今年88岁的蓝天野已可谓是大陆话剧表演艺术家中的活化石,而63岁的李立群亦是台湾表演工作坊早期辉煌的扛鼎人物。

《冬之旅》讲述了两个老朋友(蓝天野、李立群分饰)面对曾经的伤害与背叛,用一生感悟到忏悔与宽恕的艰难。
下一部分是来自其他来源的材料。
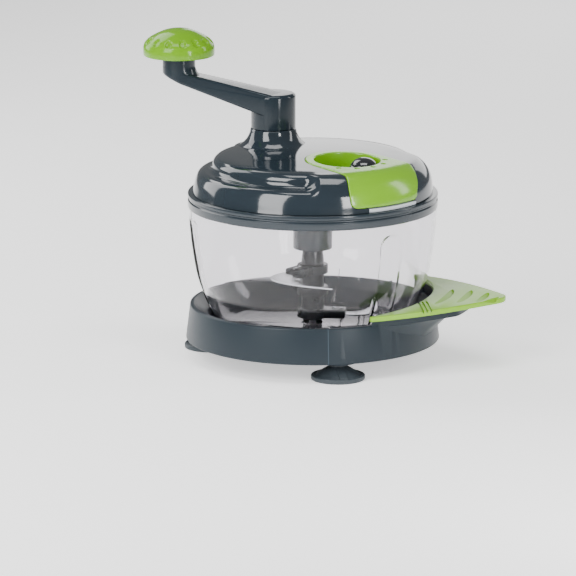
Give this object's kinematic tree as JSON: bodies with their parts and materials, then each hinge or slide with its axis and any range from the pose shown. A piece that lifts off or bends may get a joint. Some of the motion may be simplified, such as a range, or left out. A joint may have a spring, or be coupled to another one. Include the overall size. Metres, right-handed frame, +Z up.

  “我是看着你的戏长大的”这句话,要是讲给一些中年艺人听,或许不免尴尬,但对于蓝天野、李立群两位先生而言,这却是实实在在的赞美。今年88岁的蓝天野已可谓是大陆话剧表演艺术家中的活化石,而63岁的李立群亦是台湾表演工作坊早期辉煌的扛鼎人物。虽然蓝先生一度将兴趣转向过绘画,李先生近年来也主要在大陆发展,但他们二人身上仍然凝聚着海峡两岸话剧演员黄金一代的风采。
 
  所以说导演赖声川通过此次《冬之旅》完成的,已可谓是一次戏剧界“汪辜会谈”式的大碰撞,试想一下《茶馆》中的“秦二爷”要和《暗恋桃花源》中的“老陶”飙戏了,这可真让人远不仅是“小激动”呢。
 
  不过进入剧场前我细细想来此次“巅峰过招”,倒是生出了隐隐的担心:蓝先生和李先生的既往画风其实相差蛮大,短兵相接会不会关公战秦琼?蓝先生即便在表演法十分传统的北京人艺,舞台风范也是出了名的“正”;如果说《茶馆》中的于是之先生是游刃有余,郑榕先生是慷慨激昂,那么蓝天野先生就是英姿勃发,要的就是一出场身量一展双眸一望,就是碰头好。而李立群先生带给我们的印象反而更多来自他的喜剧角色,他的表演一贯活泼自如,但欢喜背后又能蕴含人生的淡淡忧伤,譬如他在《红色的天空》中饰演的老李,便是整出悲剧最欢乐却又最凄伤的一笔。
 
  经由几乎完全不同的精进路径直至表演事业巅峰的两位先生,之间的风格鸿沟其实不仅是个人的,更是海峡两岸的;虽然广为流传的故事是,李先生自上世纪80年代最早在日本看到有蓝先生出演的北京人艺《茶馆》的电视转播后,便一发不可收拾地看了三十余遍,但这仍不足以将我的顾虑彻底打消。
 
  所幸《冬之旅》最终的演出,宽慰了我这一层的忧虑:蓝先生明显放下了不少自己既往的舞台腔调,李先生亦用标准的北京话将自己的表演“规矩”了许多;两相归中后,虽然两位先生也还是没有破天荒地会合在同样的表演路数上,但他们的角色设定偏巧与他们的表演风格形成了互文式的契合,最终也可谓帮助了二位先生消解了违和、达成了和谐。但是我忽然发现,演前的忧虑若与演后的忧虑相比,便实在是小巫见大巫;《冬之旅》真正的顽疾,反而是其通体的空洞、拖沓早已从剧本开始,传染至导演、表演、舞美的各个方面。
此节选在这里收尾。